Democratic lawmakers also used the court ruling and economic data to intensify criticism of the administration’s broader economic agenda, arguing that consumers and smaller businesses were absorbing the costs of tariffs without receiving the promised economic benefits.

Rep. John Larson of Connecticut, a member of the House Trade Subcommittee, said the administration must immediately halt the tariffs and refund Americans harmed by the policy.

“Trump must comply with the law by ending his illegal tax on the American people and getting families and small businesses the refunds they are owed,” Larson said.
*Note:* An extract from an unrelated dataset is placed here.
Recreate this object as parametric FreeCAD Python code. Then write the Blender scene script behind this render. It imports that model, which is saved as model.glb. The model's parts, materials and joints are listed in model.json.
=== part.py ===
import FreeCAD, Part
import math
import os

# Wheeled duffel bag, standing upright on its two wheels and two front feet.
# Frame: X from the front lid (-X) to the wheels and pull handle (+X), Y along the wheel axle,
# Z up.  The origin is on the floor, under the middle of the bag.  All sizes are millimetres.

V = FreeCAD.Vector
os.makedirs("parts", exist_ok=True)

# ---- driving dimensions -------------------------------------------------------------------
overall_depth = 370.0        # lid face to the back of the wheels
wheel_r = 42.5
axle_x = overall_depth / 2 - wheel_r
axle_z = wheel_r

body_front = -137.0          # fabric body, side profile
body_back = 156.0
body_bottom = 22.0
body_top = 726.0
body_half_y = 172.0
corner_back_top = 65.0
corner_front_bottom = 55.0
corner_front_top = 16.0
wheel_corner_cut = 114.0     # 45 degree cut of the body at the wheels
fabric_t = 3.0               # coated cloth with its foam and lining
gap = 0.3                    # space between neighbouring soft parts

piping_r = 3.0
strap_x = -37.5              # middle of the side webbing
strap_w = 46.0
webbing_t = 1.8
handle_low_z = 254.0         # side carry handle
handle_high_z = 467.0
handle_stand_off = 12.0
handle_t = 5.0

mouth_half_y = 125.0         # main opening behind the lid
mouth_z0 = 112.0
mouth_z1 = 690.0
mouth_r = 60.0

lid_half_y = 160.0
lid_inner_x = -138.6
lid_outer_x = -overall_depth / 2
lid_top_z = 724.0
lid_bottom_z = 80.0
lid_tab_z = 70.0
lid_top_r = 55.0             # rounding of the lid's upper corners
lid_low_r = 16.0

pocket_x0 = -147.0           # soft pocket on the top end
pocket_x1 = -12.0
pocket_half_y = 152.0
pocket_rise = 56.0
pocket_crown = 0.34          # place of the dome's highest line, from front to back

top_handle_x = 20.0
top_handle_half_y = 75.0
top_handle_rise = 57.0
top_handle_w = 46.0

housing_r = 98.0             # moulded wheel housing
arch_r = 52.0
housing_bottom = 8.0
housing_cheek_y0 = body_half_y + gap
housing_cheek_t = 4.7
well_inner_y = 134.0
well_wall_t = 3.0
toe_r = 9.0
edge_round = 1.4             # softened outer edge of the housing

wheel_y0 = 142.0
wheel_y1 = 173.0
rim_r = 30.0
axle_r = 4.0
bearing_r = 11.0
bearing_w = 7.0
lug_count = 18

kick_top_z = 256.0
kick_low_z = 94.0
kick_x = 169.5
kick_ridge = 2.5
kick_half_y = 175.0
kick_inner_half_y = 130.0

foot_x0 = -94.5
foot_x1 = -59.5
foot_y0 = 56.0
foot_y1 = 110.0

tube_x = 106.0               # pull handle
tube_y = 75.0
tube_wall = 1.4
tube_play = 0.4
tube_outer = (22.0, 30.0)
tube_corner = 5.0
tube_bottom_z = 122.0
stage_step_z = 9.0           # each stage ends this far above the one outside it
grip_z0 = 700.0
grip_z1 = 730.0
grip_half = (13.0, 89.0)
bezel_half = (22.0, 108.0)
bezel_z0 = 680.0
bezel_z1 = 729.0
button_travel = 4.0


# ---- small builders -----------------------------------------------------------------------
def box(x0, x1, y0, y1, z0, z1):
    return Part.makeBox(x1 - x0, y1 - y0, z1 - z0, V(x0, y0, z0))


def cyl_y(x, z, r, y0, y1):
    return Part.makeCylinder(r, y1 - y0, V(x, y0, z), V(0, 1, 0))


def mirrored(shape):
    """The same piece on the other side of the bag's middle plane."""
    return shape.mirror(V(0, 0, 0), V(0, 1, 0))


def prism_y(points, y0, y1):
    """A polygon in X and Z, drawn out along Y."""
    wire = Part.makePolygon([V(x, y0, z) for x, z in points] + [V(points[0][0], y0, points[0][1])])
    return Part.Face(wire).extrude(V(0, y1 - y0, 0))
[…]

“The Supreme Court already rebuked the president’s costly tariffs, but Donald Trump sees our Constitution as a mere suggestion to follow, and not the law of the land,” Larson continued. “As families are squeezed by sky-high grocery bills and gas prices, his latest round of tariffs is only pouring salt in the wound. The average household has already had nearly $2,000 stolen from them by this administration, and they should not have to pay a penny more.”

Despite the latest legal setback, the administration is continuing efforts to preserve and expand its broader tariff agenda through alternative statutory authorities. In March, the Office of the U.S. Trade Representative launched investigations into dozens of countries under Section 301 of the Trade Act of 1974, a separate authority widely expected to form the basis for another wave of tariffs later this summer.
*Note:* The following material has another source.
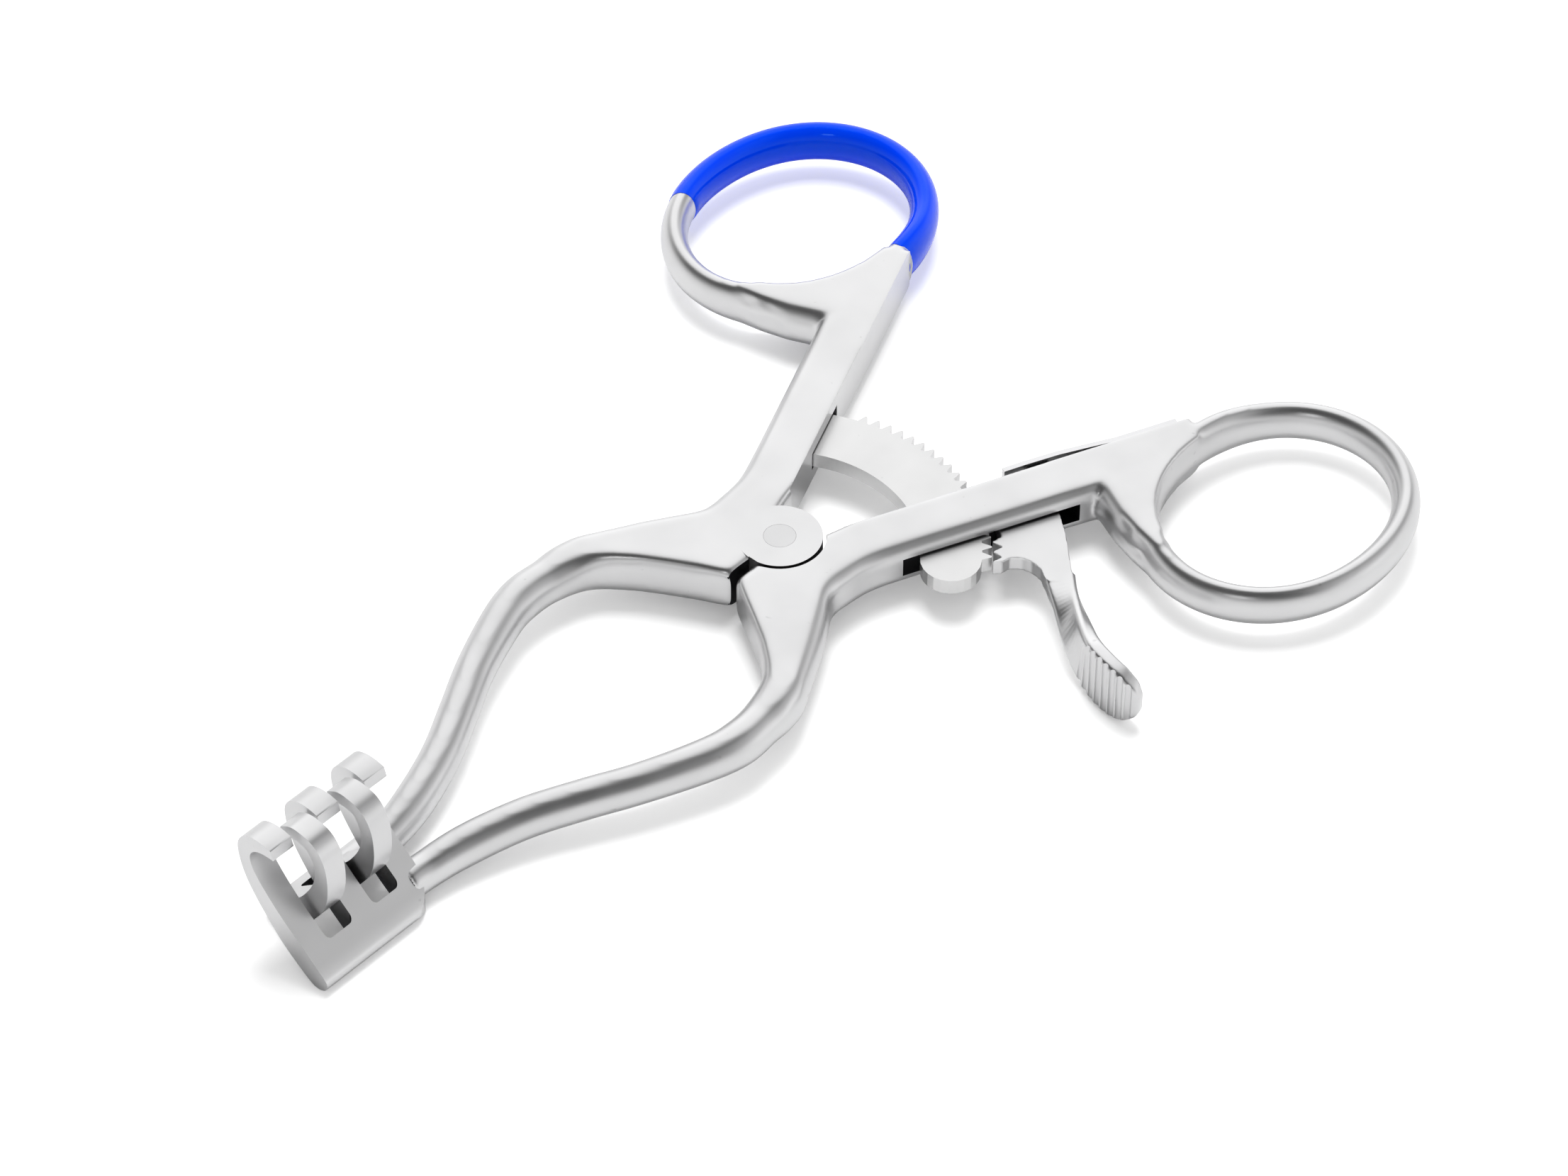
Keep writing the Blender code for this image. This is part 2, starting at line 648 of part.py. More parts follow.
def pawl_outline():
    """The flat of the pawl lever: tail, back, teeth, nose, throat and right edge."""
    outline = beside_pin([(3.7, 0.75), (0.7, 0.85), (-1.4, 1.0)])
    outline += arc(PAWL_BACK_RADIUS, *PAWL_BACK_ANGLES, 7)
    root = PAWL_TIP_RADIUS + PAWL_TOOTH_DEPTH
    for i in range(PAWL_TOOTH_COUNT):
        tip = PAWL_NOSE_ANGLE + (PAWL_TOOTH_COUNT - 1 - i) * RACK_TOOTH_PITCH
        outline.append(polar(root, tip + 0.5 * RACK_TOOTH_PITCH))
        outline.append(polar(PAWL_TIP_RADIUS, tip + TOOTH_FLAT * RACK_TOOTH_PITCH))
        outline.append(polar(PAWL_TIP_RADIUS, tip - TOOTH_FLAT * RACK_TOOTH_PITCH))
    throat = [(0.632, -0.821), (0.677, -0.830), (0.713, -0.870), (0.726, -0.924),
              (0.717, -0.987), (0.682, -1.049), (0.637, -1.121)]
    right = [(0.735, -1.184), (0.834, -1.076), (0.969, -0.924), (1.058, -0.807)]
    outline += pawl_places(throat + right)
    outline += beside_pin([(4.6, 5.8), (4.6, 3.0), (4.3, 1.3)])
    return outline


def thumb_rows():
    """Stations from the lever's neck to the pad's tip.

    Each holds x and y in tooth tip radii, then z, width, thickness in mm and the roll.
    """
    flat = RACK_THICKNESS / MM
    tall = PAD_HEIGHT / MM
    thick = PAD_THICKNESS / MM
    return [
        (0.744, -1.067, 2.7, 3.4, flat, 0),
        (0.682, -1.139, 2.7, 3.0, flat, 4),
        (0.623, -1.220, 2.65, 2.8, flat, 22),
        (0.565, -1.296, 2.5, 3.1, flat, 50),
        (0.511, -1.368, 2.3, 4.2, flat, 76),
        (0.471, -1.444, 2.1, 5.8, flat, 90),
        (0.439, -1.543, 1.95, tall, thick, 90),
        (0.417, -1.650, 1.9, tall, thick, 90),
        (0.413, -1.744, 1.9, 0.9 * tall, thick, 90),
        (0.421, -1.812, 1.9, 0.62 * tall, 0.8 * thick, 90),
        (0.430, -1.839, 1.9, 0.3 * tall, 0.45 * thick, 90),
    ]


def thumb_sections():
    """The lever's neck twists a quarter turn into the upright thumb pad."""
    rows = thumb_rows()
    places = [Vector(p) for p in pawl_places([row[:2] for row in rows])]
    sections = []
    for i, (_, _, z, width, thick, roll) in enumerate(rows):
        before = places[max(i - 1, 0)]
        after = places[min(i + 1, len(rows) - 1)]
        forward = (after - before).to_3d().normalized()
        side = Vector((-forward.y, forward.x, 0))
        turn = math.radians(roll)
        wide = side * math.cos(turn) + Vector((0, 0, 1)) * math.sin(turn)
        thin = forward.cross(wide)
        centre = Vector((*places[i], z * MM))
        radius = thick * MM * PAD_ROUNDING
        points = []
        for u, v, start in [(1, 1, 0.0), (-1, 1, 0.5), (-1, -1, 1.0), (1, -1, 1.5)]:
            for k in range(CORNER_STEPS + 1):
                angle = math.pi * (start + 0.5 * k / CORNER_STEPS)
                a = u * (width * MM / 2 - radius) + radius * math.cos(angle)
                b = v * (thick * MM / 2 - radius) + radius * math.sin(angle)
                points.append(centre + wide * a + thin * b)
        sections.append(points)
    return sections


def make_pawl(parts, cutters):
    """Pawl lever, with its origin on the pawl pin's axis."""
    low, high = rack_heights()
    pawl = prism("pawl_lever", pawl_outline(), low, high, parts)
    combine(pawl, loft("pawl_thumb", thumb_sections(), cutters), "UNION")
    hole = pawl_pin_solid("pawl_pin_hole", PIN_CLEARANCE, OVERSHOOT, cutters)
    combine(pawl, hole, "DIFFERENCE")
    for i in range(PAD_GROOVES):
        x, y = groove_place(i)
        groove = cylinder(f"pawl_groove_{i + 1}", PAD_GROOVE_RADIUS, (x, y, -PAD_HEIGHT),
                          (x, y, 2 * PAD_HEIGHT), cutters, 8)
        combine(pawl, groove, "DIFFERENCE")
    set_origin(pawl, (*pawl_pin_place(), MID_HEIGHT))
    return pawl


def groove_place(number):
    """Centre of a groove on the thumb pad's face, numbered from the neck."""
    rows = [row for row in thumb_rows() if row[5] == 90]
    places = pawl_places([row[:2] for row in rows])
    y = places[0][1] - PAD_FIRST_GROOVE - number * PAD_GROOVE_PITCH
    faces = [x - row[4] * MM / 2 for (x, _), row in zip(places, rows)]
    i = max(k for k in range(len(rows) - 1) if places[k][1] >= y)
    t = (y - places[i][1]) / (places[i + 1][1] - places[i][1])
    return faces[i] + (faces[i + 1] - faces[i]) * t, y


def make_spring(parts, cutters):
    """Leaf spring on the lower arm's inner wall, bent to reach the pawl's tail.

    Its origin is on the screw, where it hinges. Its bend is given in shares of the free
    length and offsets from the pivot line.
    """
    seat = SHANK_INNER_OFFSET - SPRING_SEAT_GAP
    free = SPRING_TIP - SPRING_SCREW_ALONG
    bend = [(0.21, seat), (0.4, 0.75 * MM), (0.61, 0.45 * MM), (0.85, 0.4 * MM), (1, 0.45 * MM)]
    route = [(SPRING_ROOT, seat), (SPRING_SCREW_ALONG, seat)]
    route += [(SPRING_SCREW_ALONG + share * free, t) for share, t in bend]
    thick = SPRING_THICKNESS
    outline = [tuple(shank_point(s, t, LOWER)) for s, t in route]
    outline += [tuple(shank_point(s, t - thick, LOWER)) for s, t in reversed(route)]
    low = MID_HEIGHT - SPRING_HEIGHT / 2
    spring = prism("leaf_spring", outline, low, low + SPRING_HEIGHT, parts)
    axis = spring_screw_axis()
    hole = cylinder("leaf_spring_hole", SPRING_SCREW_RADIUS + PIN_CLEARANCE, axis(-OVERSHOOT),
                    axis(OVERSHOOT), cutters, SMALL_HOLE_SIDES)
    combine(spring, hole, "DIFFERENCE")
    x, y = shank_point(SPRING_SCREW_ALONG, seat - thick / 2, LOWER)
    set_origin(spring, (x, y, MID_HEIGHT))
    return spring


def make_spring_screw(parts):
    """Domed screw: head over the spring, shank in the arm."""
    neck = SPRING_SEAT_GAP * 2 + SPRING_THICKNESS
    head = SPRING_HEAD_HEIGHT
    radius = SPRING_HEAD_RADIUS
    profile = [(0, neck + head), (radius * 0.5, neck + head * 0.87),
               (radius * 0.87, neck + head * 0.5), (radius, neck),
               (SPRING_SCREW_RADIUS, neck), (SPRING_SCREW_RADIUS, -SPRING_SCREW_DEPTH),
               (0, -SPRING_SCREW_DEPTH)]
    axis = spring_screw_axis()
    return turned("spring_screw", profile, axis(0), axis(-1) - axis(0), parts)


def make_pivot_screw(parts):
    """Lap screw with flush ends in both arms."""
    top = ARM_THICKNESS
    head = SCREW_HEAD_HEIGHT - PIN_CLEARANCE
    profile = [(0, top), (SCREW_HEAD_RADIUS, top), (SCREW_HEAD_RADIUS, top - head),
               (SCREW_RADIUS, top - head), (SCREW_RADIUS, head), (SCREW_HEAD_RADIUS, head),
               (SCREW_HEAD_RADIUS, 0), (0, 0)]
    return turned("pivot_screw", profile, (0, 0, 0), (0, 0, 1), parts)


def coating_tube(name, width, height, trim, collection):
    """A length of the upper arm's ring, over the coated stretch."""
    first = COATING_START - trim
    last = COATING_END + trim
    step = (last - first) / COATING_STEPS
    points = ring_points(UPPER, first, last + step, COATING_STEPS + 1)
    return tube(name, points, width / 2, False, collection, height / width, RING_MID_HEIGHT)


def make_coating(arm, parts, cutters):
    """Coloured sleeve round the ring, in a stretch of the arm turned down for it."""
    wall = COATING_THICKNESS
    core = 2 * (wall + COATING_GAP)
    sleeve = coating_tube("ring_coating", RING_WIDTH, RING_HEIGHT, 0, parts)
    bore = coating_tube("ring_coating_bore", RING_WIDTH - 2 * wall, RING_HEIGHT - 2 * wall,
                        COATING_TRIM, cutters)
    combine(sleeve, bore, "DIFFERENCE")
    band = coating_tube("upper_arm_coated_band", RING_WIDTH + OVERSHOOT, RING_HEIGHT + OVERSHOOT,
                        COATING_GAP / RING_MEAN_RADIUS, cutters)
    inner = coating_tube("upper_arm_ring_core", RING_WIDTH - core, RING_HEIGHT - core,
                         COATING_TRIM, cutters)
    combine(band, inner, "DIFFERENCE")
    combine(arm, band, "DIFFERENCE")
    return sleeve


def build():
    clear_scene()
    parts = new_collection("self_retaining_retractor")
    cutters = new_collection("cutters")
    upper = new_arm("upper_arm", UPPER, UPPER_PRONGS, parts, cutters)
    cut_rack_seat(upper, cutters)
    coating = make_coating(upper, parts, cutters)
    lower = new_arm("lower_arm", LOWER, LOWER_PRONGS, parts, cutters)
    cut_slot(lower, cutters)
    low, high = rack_heights()
    rack = prism("ratchet_rack", rack_outline(), low, high, parts)
    combine(rack, rivet_solid("ratchet_rack_hole", PIN_CLEARANCE, OVERSHOOT, cutters),
            "DIFFERENCE")
    rivet = rivet_solid("rack_rivet", 0, 0, parts)
    pawl = make_pawl(parts, cutters)
    pin = pawl_pin_solid("pawl_pin", 0, 0, parts)
    spring = make_spring(parts, cutters)
    spring_screw = make_spring_screw(parts)
    pivot_screw = make_pivot_screw(parts)
    finishes = [
        (upper, "upper_arm_steel", STEEL, 0.34),
        (lower, "lower_arm_steel", STEEL, 0.34),
        (pivot_screw, "pivot_screw_steel", BRIGHT_STEEL, 0.3),
        (rack, "rack_steel", BRIGHT_STEEL, 0.3),
        (rivet, "rivet_steel", STEEL, 0.3),
        (pawl, "pawl_steel", STEEL, 0.32),
        (pin, "pin_steel", STEEL, 0.3),
        (spring, "spring_steel", SPRING_STEEL, 0.25),
        (spring_screw, "spring_screw_steel", STEEL, 0.25),
    ]
    for item, name, colour, roughness in finishes:
        finish(item, new_material(name, colour, 1.0, roughness))
    finish(coating, new_material("ring_coating_blue", COATING_BLUE, 0.0, 0.15))
    for item in cutters.objects:
        item.hide_render = True
        item.display_type = "WIRE"


build()
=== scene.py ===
# %% [markdown]
# # Self retaining retractor
#
# The real instrument is forged stainless steel, blasted to a satin finish. Two arms with
# finger rings cross in a lap joint, a curved rack and a sprung thumb lever hold them open,
# and hooked blades stand between each other at the far end. The solids of the part give the
# places and the joints; this file makes the finer forged shapes, the finishes and the light.

# %% Load the frame and note its size
import math

import bmesh
import bpy
from mathutils import Matrix, Vector


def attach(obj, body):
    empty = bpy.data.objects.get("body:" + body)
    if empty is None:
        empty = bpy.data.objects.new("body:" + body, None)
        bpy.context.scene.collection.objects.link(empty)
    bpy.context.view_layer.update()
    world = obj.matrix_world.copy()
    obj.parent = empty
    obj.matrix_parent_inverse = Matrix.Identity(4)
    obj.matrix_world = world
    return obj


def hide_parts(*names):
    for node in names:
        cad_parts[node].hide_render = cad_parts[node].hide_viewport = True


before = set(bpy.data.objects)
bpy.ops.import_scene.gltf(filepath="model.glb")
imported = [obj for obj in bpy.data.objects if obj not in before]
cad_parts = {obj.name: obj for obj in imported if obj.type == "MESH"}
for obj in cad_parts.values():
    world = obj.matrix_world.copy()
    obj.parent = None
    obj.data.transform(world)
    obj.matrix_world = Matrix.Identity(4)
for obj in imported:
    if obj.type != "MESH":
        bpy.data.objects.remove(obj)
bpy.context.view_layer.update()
print("nodes:", sorted(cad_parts))

MM = 0.001
THICKNESS = 5.4
MIDDLE = THICKNESS / 2
SLOPE = math.radians(23.3)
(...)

That continuing escalation has fueled concerns among critics that the administration is pursuing successive legal justifications for sweeping tariffs even after multiple courts rejected earlier approaches. The Court of International Trade ruling did not dismantle Trump’s tariff system nationwide, and most importers remain subject to the duties while litigation continues. But the decision added to mounting legal and economic pressure surrounding a trade strategy that courts increasingly view as legally vulnerable and that new economic data suggests has failed to deliver the manufacturing boom repeatedly promised to American workers.